* Requirements:
Write out the data again in full, exactly as it reads.

* Records for the task:
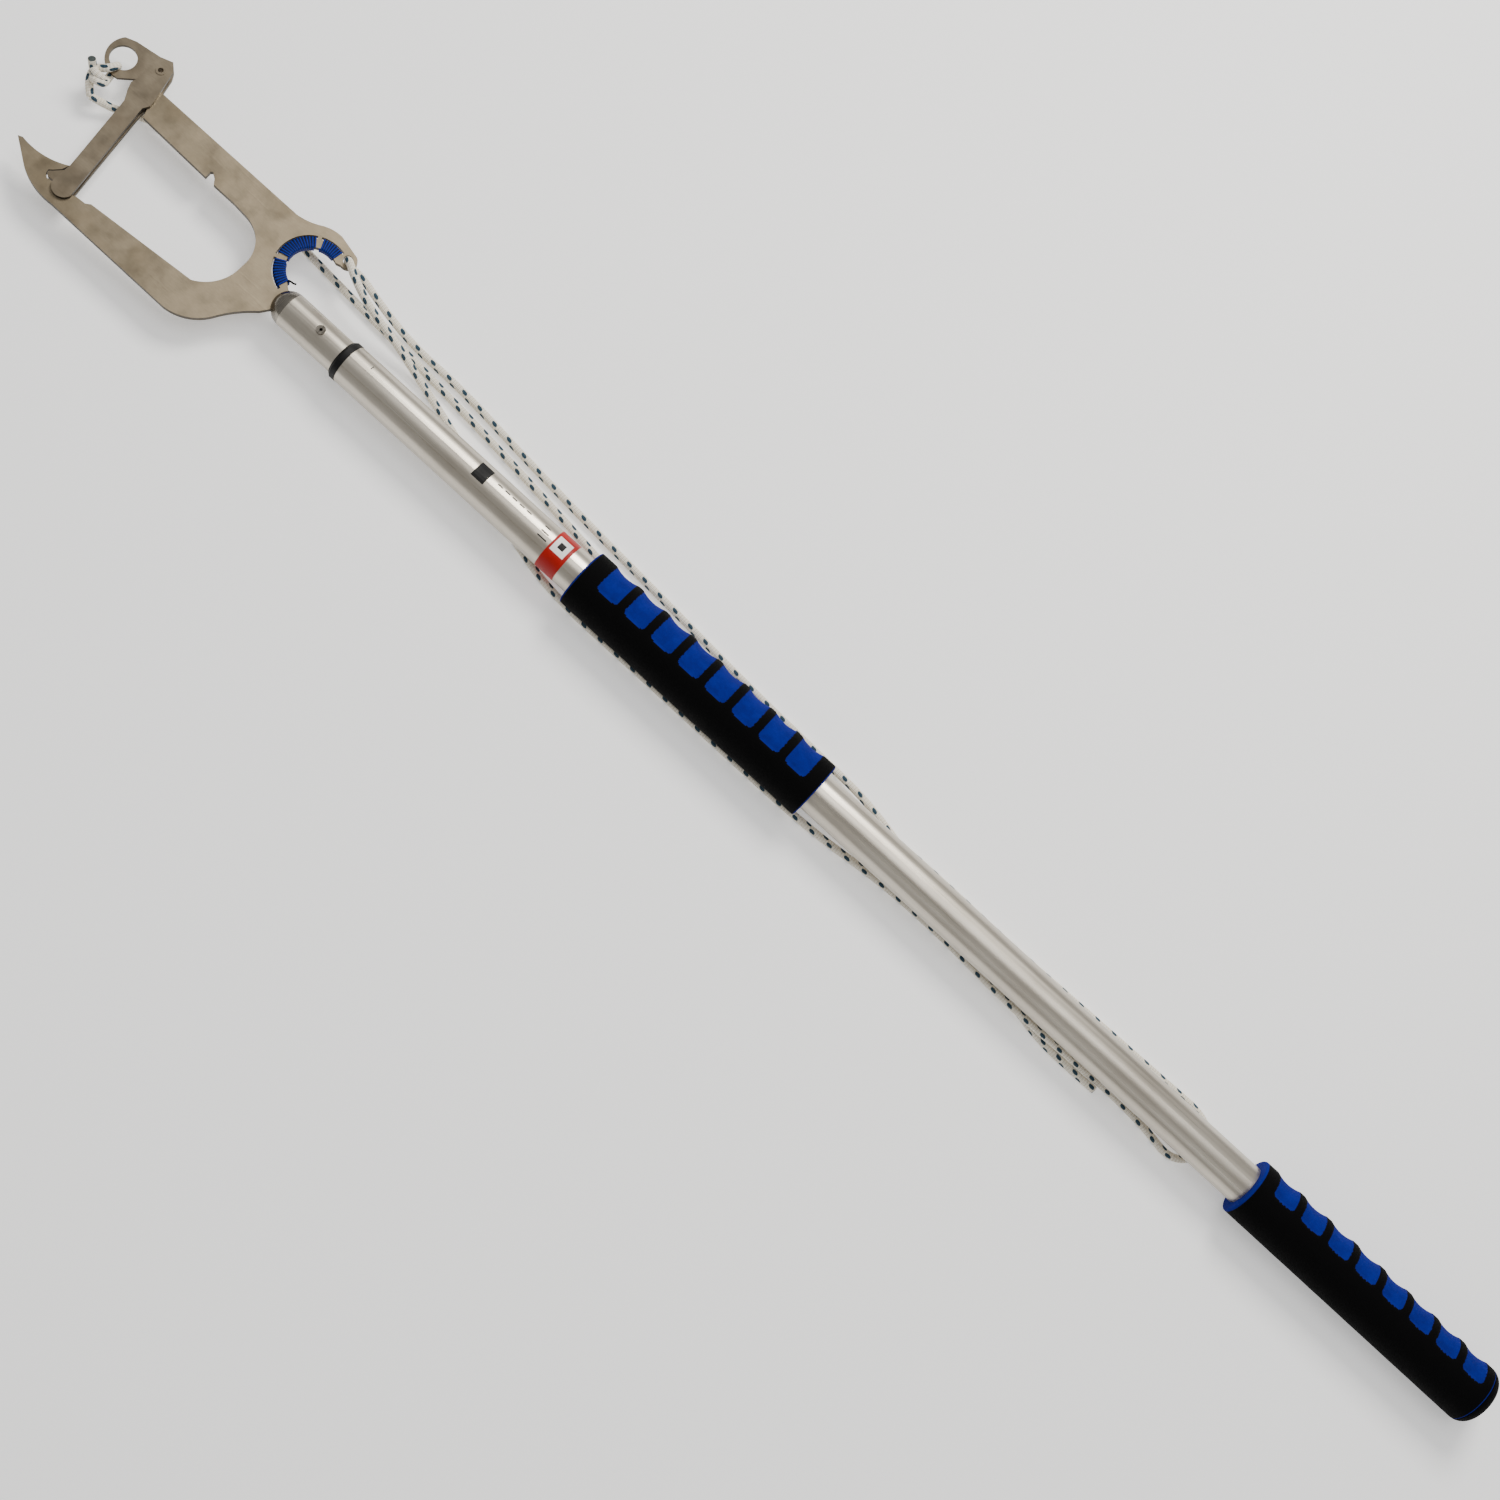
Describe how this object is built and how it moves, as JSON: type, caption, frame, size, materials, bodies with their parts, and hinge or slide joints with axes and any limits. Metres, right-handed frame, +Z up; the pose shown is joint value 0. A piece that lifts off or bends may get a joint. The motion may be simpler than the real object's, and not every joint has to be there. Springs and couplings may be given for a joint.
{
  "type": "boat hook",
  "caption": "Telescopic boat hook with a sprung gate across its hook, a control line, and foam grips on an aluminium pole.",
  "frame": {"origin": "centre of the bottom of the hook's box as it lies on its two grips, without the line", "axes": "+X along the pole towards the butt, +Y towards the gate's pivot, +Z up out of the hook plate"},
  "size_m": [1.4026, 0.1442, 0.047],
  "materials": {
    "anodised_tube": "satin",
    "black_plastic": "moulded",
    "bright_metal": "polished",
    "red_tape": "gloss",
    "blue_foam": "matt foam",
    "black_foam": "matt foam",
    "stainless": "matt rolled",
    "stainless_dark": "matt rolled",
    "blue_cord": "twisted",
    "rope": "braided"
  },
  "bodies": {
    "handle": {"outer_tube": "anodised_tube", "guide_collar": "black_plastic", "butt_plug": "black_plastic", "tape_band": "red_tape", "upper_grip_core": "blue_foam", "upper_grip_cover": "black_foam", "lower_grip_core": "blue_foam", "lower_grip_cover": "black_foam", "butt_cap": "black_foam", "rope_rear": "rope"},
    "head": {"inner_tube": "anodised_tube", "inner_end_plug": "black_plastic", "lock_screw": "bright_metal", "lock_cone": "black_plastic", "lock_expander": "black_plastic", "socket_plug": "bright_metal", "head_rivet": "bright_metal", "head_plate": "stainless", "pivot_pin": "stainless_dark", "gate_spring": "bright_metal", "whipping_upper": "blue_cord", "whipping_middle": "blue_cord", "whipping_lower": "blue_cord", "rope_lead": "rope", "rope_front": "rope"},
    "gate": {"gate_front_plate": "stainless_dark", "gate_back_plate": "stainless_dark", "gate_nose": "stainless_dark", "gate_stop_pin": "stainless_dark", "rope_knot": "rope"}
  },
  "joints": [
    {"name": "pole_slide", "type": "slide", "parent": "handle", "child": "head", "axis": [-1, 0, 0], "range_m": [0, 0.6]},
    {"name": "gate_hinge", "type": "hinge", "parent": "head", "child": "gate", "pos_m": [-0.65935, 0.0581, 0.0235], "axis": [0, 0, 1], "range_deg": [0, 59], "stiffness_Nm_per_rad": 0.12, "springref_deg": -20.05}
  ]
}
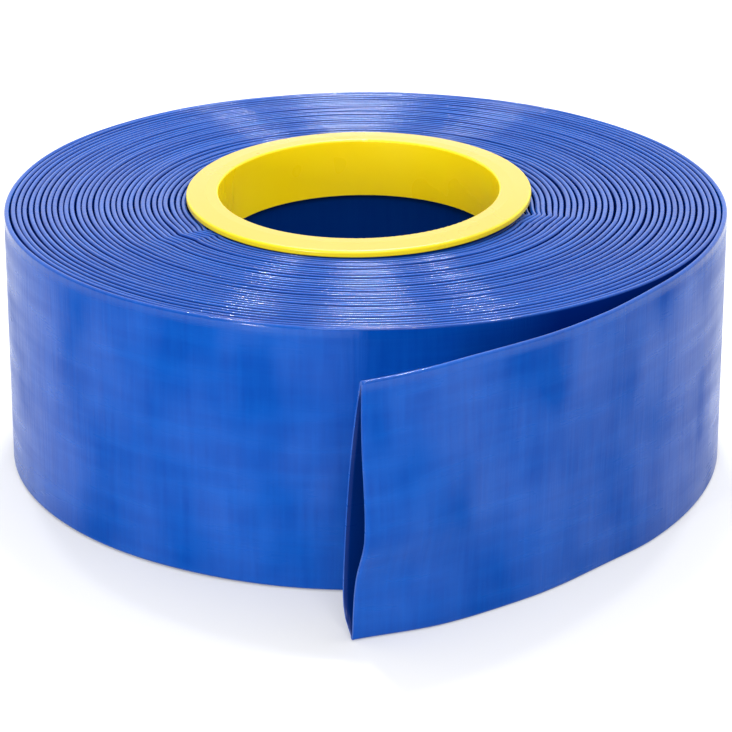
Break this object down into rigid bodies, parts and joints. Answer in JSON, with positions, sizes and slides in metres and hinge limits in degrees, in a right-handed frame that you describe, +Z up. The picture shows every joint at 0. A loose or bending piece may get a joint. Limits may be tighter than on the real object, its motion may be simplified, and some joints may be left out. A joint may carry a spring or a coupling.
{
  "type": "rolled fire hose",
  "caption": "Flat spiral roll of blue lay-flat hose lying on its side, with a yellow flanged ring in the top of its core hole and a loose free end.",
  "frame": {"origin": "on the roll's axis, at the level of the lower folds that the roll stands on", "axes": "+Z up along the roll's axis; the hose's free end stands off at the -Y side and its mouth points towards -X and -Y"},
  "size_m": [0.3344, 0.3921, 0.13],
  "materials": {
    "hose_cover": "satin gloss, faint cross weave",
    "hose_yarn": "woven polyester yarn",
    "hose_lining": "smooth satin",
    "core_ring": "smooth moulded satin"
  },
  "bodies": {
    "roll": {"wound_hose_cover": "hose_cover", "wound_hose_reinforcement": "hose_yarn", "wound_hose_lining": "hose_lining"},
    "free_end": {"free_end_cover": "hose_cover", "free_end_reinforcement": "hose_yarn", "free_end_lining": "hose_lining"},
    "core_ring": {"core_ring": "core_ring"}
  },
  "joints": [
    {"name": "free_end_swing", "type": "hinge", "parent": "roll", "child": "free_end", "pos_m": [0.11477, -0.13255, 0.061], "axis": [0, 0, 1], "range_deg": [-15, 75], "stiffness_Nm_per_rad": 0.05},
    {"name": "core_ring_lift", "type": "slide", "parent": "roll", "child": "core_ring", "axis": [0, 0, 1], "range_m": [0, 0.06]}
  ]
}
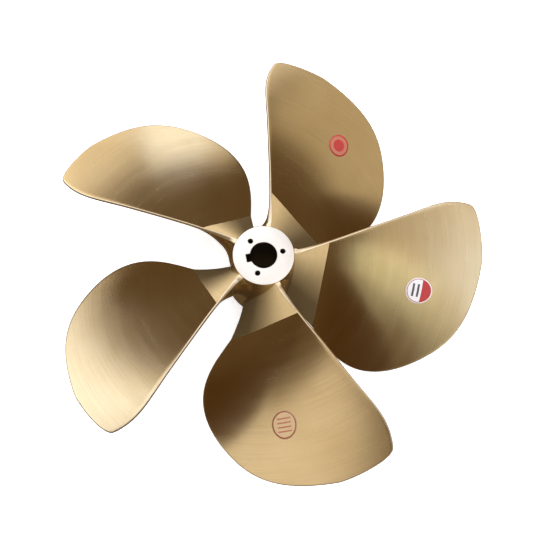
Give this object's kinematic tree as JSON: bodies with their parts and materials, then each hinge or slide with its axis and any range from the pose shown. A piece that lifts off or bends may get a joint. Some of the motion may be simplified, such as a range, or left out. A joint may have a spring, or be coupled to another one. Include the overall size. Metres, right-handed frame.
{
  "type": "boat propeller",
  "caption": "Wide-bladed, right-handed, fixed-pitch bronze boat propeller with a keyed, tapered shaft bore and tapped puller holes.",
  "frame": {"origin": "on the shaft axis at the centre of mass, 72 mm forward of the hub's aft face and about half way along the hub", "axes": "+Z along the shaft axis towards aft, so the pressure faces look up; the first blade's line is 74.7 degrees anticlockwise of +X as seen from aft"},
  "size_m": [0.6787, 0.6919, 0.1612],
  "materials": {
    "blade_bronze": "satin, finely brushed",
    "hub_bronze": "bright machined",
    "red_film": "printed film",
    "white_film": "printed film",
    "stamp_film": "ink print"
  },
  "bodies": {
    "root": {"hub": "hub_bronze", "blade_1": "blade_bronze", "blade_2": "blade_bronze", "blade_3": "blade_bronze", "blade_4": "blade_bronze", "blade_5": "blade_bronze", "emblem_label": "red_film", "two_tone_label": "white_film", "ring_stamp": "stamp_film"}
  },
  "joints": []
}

* The solution:
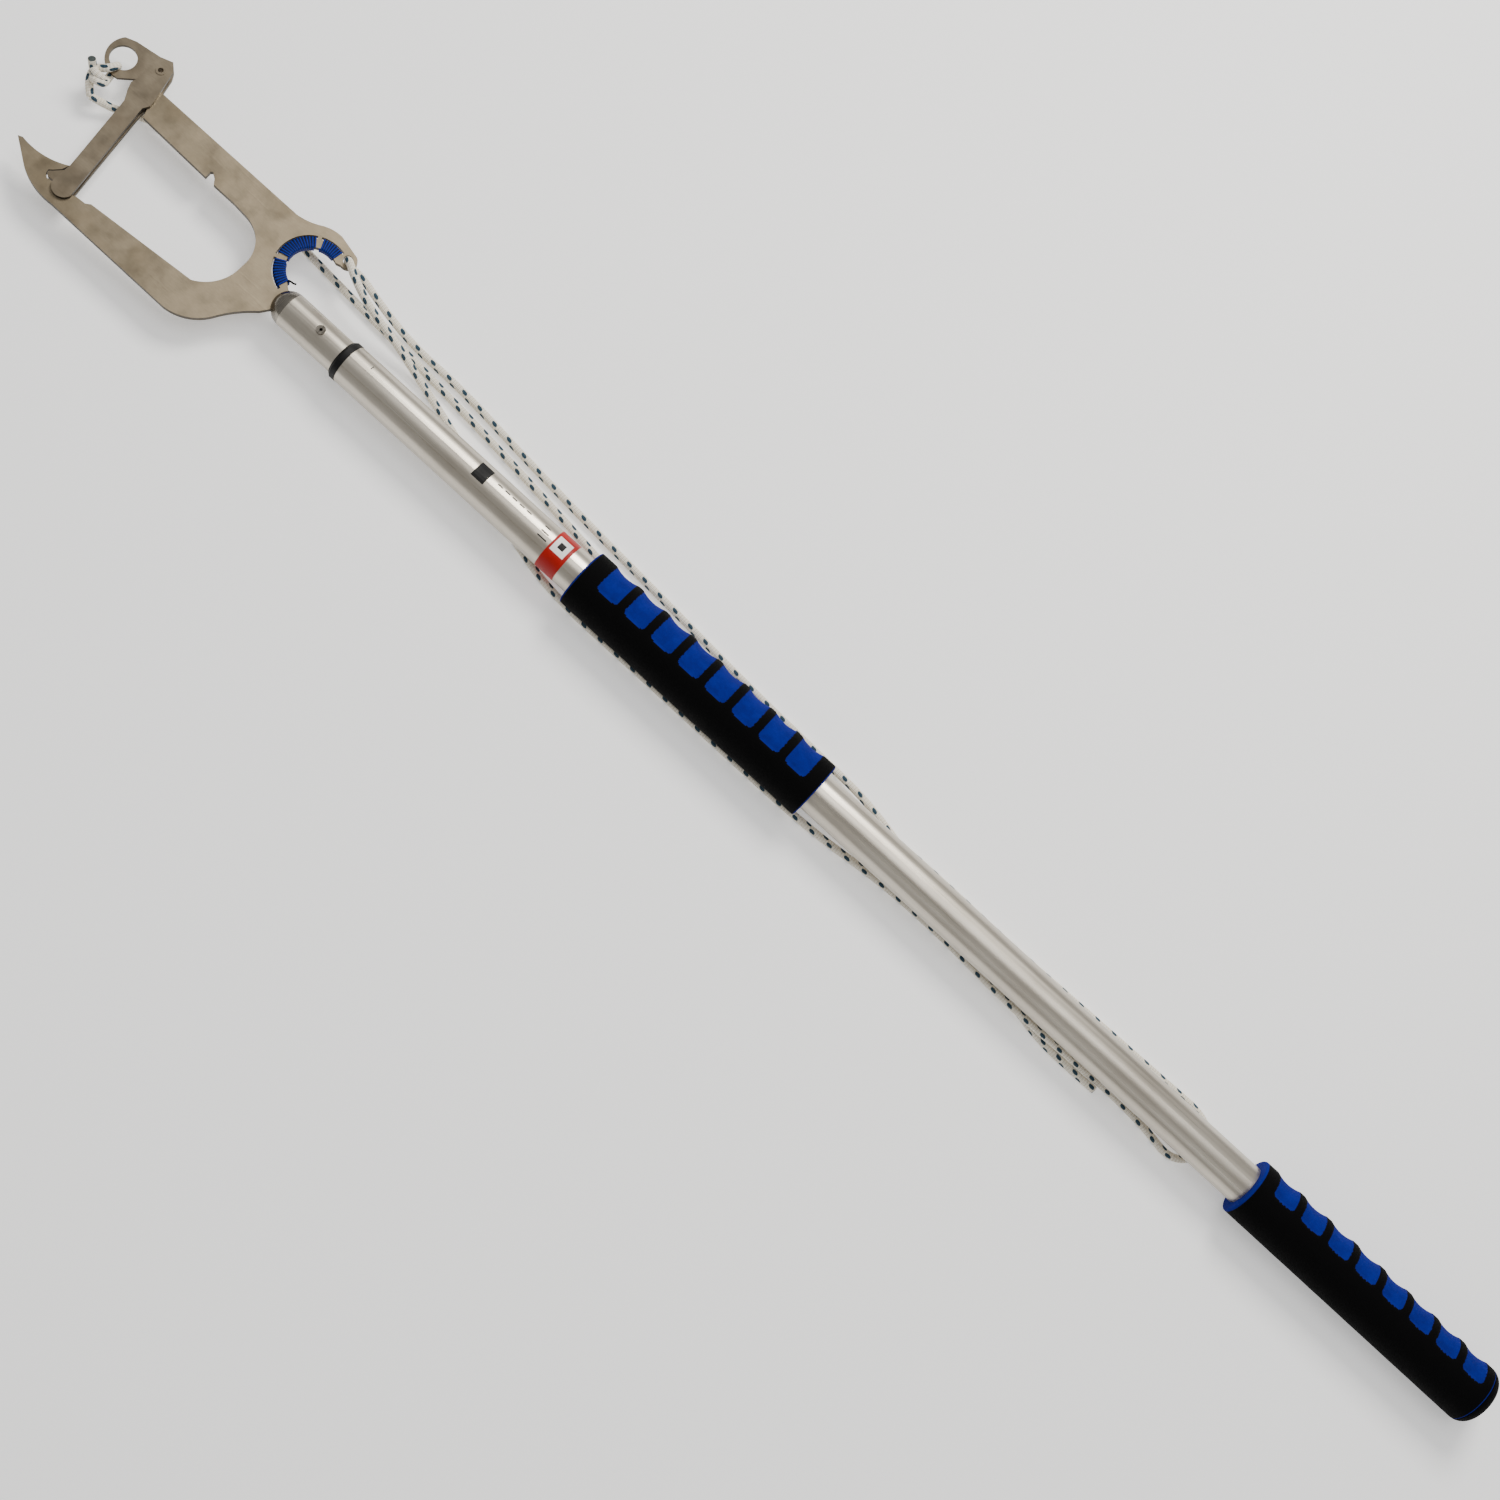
Describe how this object is built and how it moves, as JSON: type, caption, frame, size, materials, bodies with their parts, and hinge or slide joints with axes and any limits. Metres, right-handed frame, +Z up; the pose shown is joint value 0. A piece that lifts off or bends may get a joint. The motion may be simpler than the real object's, and not every joint has to be there. Springs and couplings may be given for a joint.
{
  "type": "boat hook",
  "caption": "Telescopic boat hook with a sprung gate across its hook, a control line, and foam grips on an aluminium pole.",
  "frame": {"origin": "centre of the bottom of the hook's box as it lies on its two grips, without the line", "axes": "+X along the pole towards the butt, +Y towards the gate's pivot, +Z up out of the hook plate"},
  "size_m": [1.4026, 0.1442, 0.047],
  "materials": {
    "anodised_tube": "satin",
    "black_plastic": "moulded",
    "bright_metal": "polished",
    "red_tape": "gloss",
    "blue_foam": "matt foam",
    "black_foam": "matt foam",
    "stainless": "matt rolled",
    "stainless_dark": "matt rolled",
    "blue_cord": "twisted",
    "rope": "braided"
  },
  "bodies": {
    "handle": {"outer_tube": "anodised_tube", "guide_collar": "black_plastic", "butt_plug": "black_plastic", "tape_band": "red_tape", "upper_grip_core": "blue_foam", "upper_grip_cover": "black_foam", "lower_grip_core": "blue_foam", "lower_grip_cover": "black_foam", "butt_cap": "black_foam", "rope_rear": "rope"},
    "head": {"inner_tube": "anodised_tube", "inner_end_plug": "black_plastic", "lock_screw": "bright_metal", "lock_cone": "black_plastic", "lock_expander": "black_plastic", "socket_plug": "bright_metal", "head_rivet": "bright_metal", "head_plate": "stainless", "pivot_pin": "stainless_dark", "gate_spring": "bright_metal", "whipping_upper": "blue_cord", "whipping_middle": "blue_cord", "whipping_lower": "blue_cord", "rope_lead": "rope", "rope_front": "rope"},
    "gate": {"gate_front_plate": "stainless_dark", "gate_back_plate": "stainless_dark", "gate_nose": "stainless_dark", "gate_stop_pin": "stainless_dark", "rope_knot": "rope"}
  },
  "joints": [
    {"name": "pole_slide", "type": "slide", "parent": "handle", "child": "head", "axis": [-1, 0, 0], "range_m": [0, 0.6]},
    {"name": "gate_hinge", "type": "hinge", "parent": "head", "child": "gate", "pos_m": [-0.65935, 0.0581, 0.0235], "axis": [0, 0, 1], "range_deg": [0, 59], "stiffness_Nm_per_rad": 0.12, "springref_deg": -20.05}
  ]
}
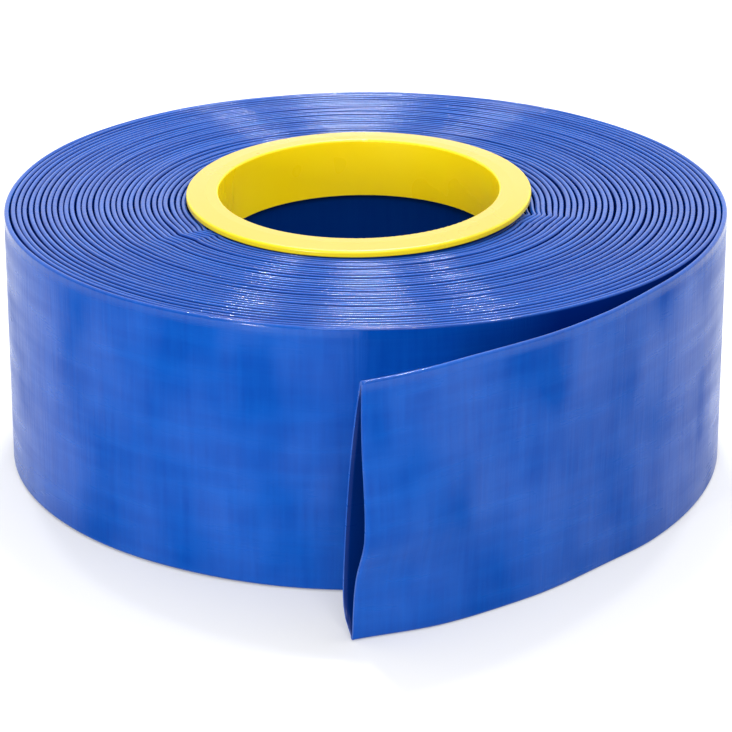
Break this object down into rigid bodies, parts and joints. Answer in JSON, with positions, sizes and slides in metres and hinge limits in degrees, in a right-handed frame that you describe, +Z up. The picture shows every joint at 0. A loose or bending piece may get a joint. Limits may be tighter than on the real object, its motion may be simplified, and some joints may be left out. A joint may carry a spring or a coupling.
{
  "type": "rolled fire hose",
  "caption": "Flat spiral roll of blue lay-flat hose lying on its side, with a yellow flanged ring in the top of its core hole and a loose free end.",
  "frame": {"origin": "on the roll's axis, at the level of the lower folds that the roll stands on", "axes": "+Z up along the roll's axis; the hose's free end stands off at the -Y side and its mouth points towards -X and -Y"},
  "size_m": [0.3344, 0.3921, 0.13],
  "materials": {
    "hose_cover": "satin gloss, faint cross weave",
    "hose_yarn": "woven polyester yarn",
    "hose_lining": "smooth satin",
    "core_ring": "smooth moulded satin"
  },
  "bodies": {
    "roll": {"wound_hose_cover": "hose_cover", "wound_hose_reinforcement": "hose_yarn", "wound_hose_lining": "hose_lining"},
    "free_end": {"free_end_cover": "hose_cover", "free_end_reinforcement": "hose_yarn", "free_end_lining": "hose_lining"},
    "core_ring": {"core_ring": "core_ring"}
  },
  "joints": [
    {"name": "free_end_swing", "type": "hinge", "parent": "roll", "child": "free_end", "pos_m": [0.11477, -0.13255, 0.061], "axis": [0, 0, 1], "range_deg": [-15, 75], "stiffness_Nm_per_rad": 0.05},
    {"name": "core_ring_lift", "type": "slide", "parent": "roll", "child": "core_ring", "axis": [0, 0, 1], "range_m": [0, 0.06]}
  ]
}
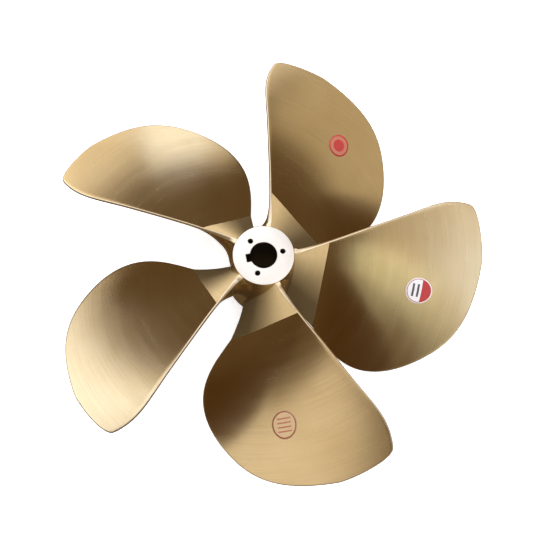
Give this object's kinematic tree as JSON: bodies with their parts and materials, then each hinge or slide with its axis and any range from the pose shown. A piece that lifts off or bends may get a joint. Some of the motion may be simplified, such as a range, or left out. A joint may have a spring, or be coupled to another one. Include the overall size. Metres, right-handed frame.
{
  "type": "boat propeller",
  "caption": "Wide-bladed, right-handed, fixed-pitch bronze boat propeller with a keyed, tapered shaft bore and tapped puller holes.",
  "frame": {"origin": "on the shaft axis at the centre of mass, 72 mm forward of the hub's aft face and about half way along the hub", "axes": "+Z along the shaft axis towards aft, so the pressure faces look up; the first blade's line is 74.7 degrees anticlockwise of +X as seen from aft"},
  "size_m": [0.6787, 0.6919, 0.1612],
  "materials": {
    "blade_bronze": "satin, finely brushed",
    "hub_bronze": "bright machined",
    "red_film": "printed film",
    "white_film": "printed film",
    "stamp_film": "ink print"
  },
  "bodies": {
    "root": {"hub": "hub_bronze", "blade_1": "blade_bronze", "blade_2": "blade_bronze", "blade_3": "blade_bronze", "blade_4": "blade_bronze", "blade_5": "blade_bronze", "emblem_label": "red_film", "two_tone_label": "white_film", "ring_stamp": "stamp_film"}
  },
  "joints": []
}